- What you have to do
Each entry below must be repeated word for word.

- Dataset records
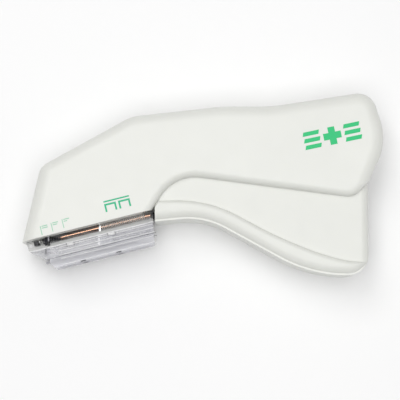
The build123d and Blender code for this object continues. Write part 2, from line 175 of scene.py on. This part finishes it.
def below_edge(tree, at):
    """Distance below the casing's edge over the cartridge, in metres, square to that edge."""
    axes = tree.nodes.new("ShaderNodeSeparateXYZ")
    tree.links.new(stretched(tree, at, (1, 1, 1), -TILT), axes.inputs["Vector"])
    edge = FOOT[1] * math.cos(TILT) - FOOT[0] * math.sin(TILT)
    drop = tree.nodes.new("ShaderNodeMath")
    drop.operation = "SUBTRACT"
    drop.inputs[0].default_value = edge * MM
    tree.links.new(axes.outputs["Y"], drop.inputs[1])
    return drop.outputs["Value"]


def zones(tree, value, stops, colours=False):
    """A value or a colour that steps smoothly from one stop to the next; stops are (mm, value)."""
    ramp = tree.nodes.new("ShaderNodeValToRGB")
    elements = ramp.color_ramp.elements
    while len(elements) < len(stops):
        elements.new(0.5)
    for element, (mm, number) in zip(elements, stops):
        element.position = mm / ZONE_DEPTH
        element.color = (*number, 1) if colours else (number, number, number, 1)
    tree.links.new(spread(tree, value, 0.0, 1.0, 0.0, ZONE_DEPTH * MM), ramp.inputs["Fac"])
    return ramp.outputs["Color"]


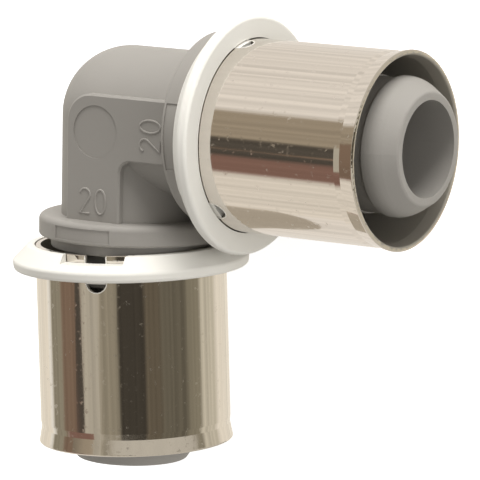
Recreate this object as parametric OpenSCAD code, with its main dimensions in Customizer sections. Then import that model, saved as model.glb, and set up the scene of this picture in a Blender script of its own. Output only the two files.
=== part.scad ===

- Result of the exercise
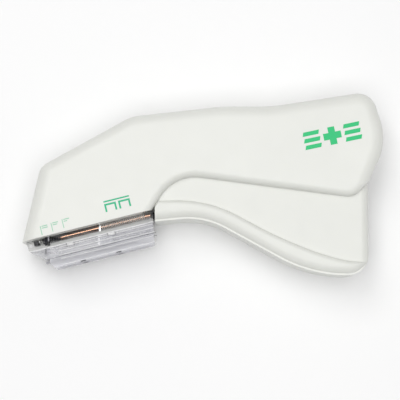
The build123d and Blender code for this object continues. Write part 2, from line 175 of scene.py on. This part finishes it.
def below_edge(tree, at):
    """Distance below the casing's edge over the cartridge, in metres, square to that edge."""
    axes = tree.nodes.new("ShaderNodeSeparateXYZ")
    tree.links.new(stretched(tree, at, (1, 1, 1), -TILT), axes.inputs["Vector"])
    edge = FOOT[1] * math.cos(TILT) - FOOT[0] * math.sin(TILT)
    drop = tree.nodes.new("ShaderNodeMath")
    drop.operation = "SUBTRACT"
    drop.inputs[0].default_value = edge * MM
    tree.links.new(axes.outputs["Y"], drop.inputs[1])
    return drop.outputs["Value"]


def zones(tree, value, stops, colours=False):
    """A value or a colour that steps smoothly from one stop to the next; stops are (mm, value)."""
    ramp = tree.nodes.new("ShaderNodeValToRGB")
    elements = ramp.color_ramp.elements
    while len(elements) < len(stops):
        elements.new(0.5)
    for element, (mm, number) in zip(elements, stops):
        element.position = mm / ZONE_DEPTH
        element.color = (*number, 1) if colours else (number, number, number, 1)
    tree.links.new(spread(tree, value, 0.0, 1.0, 0.0, ZONE_DEPTH * MM), ramp.inputs["Fac"])
    return ramp.outputs["Color"]


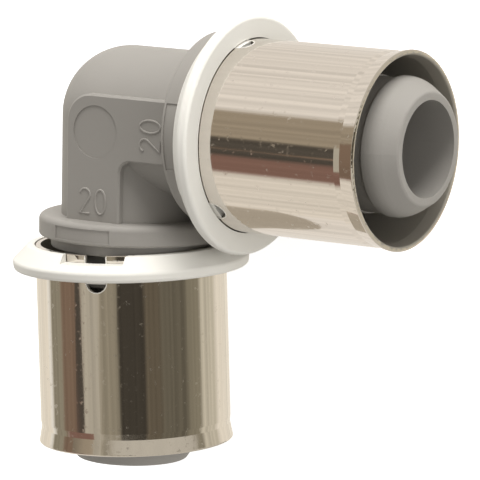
Recreate this object as parametric OpenSCAD code, with its main dimensions in Customizer sections. Then import that model, saved as model.glb, and set up the scene of this picture in a Blender script of its own. Output only the two files.
=== part.scad ===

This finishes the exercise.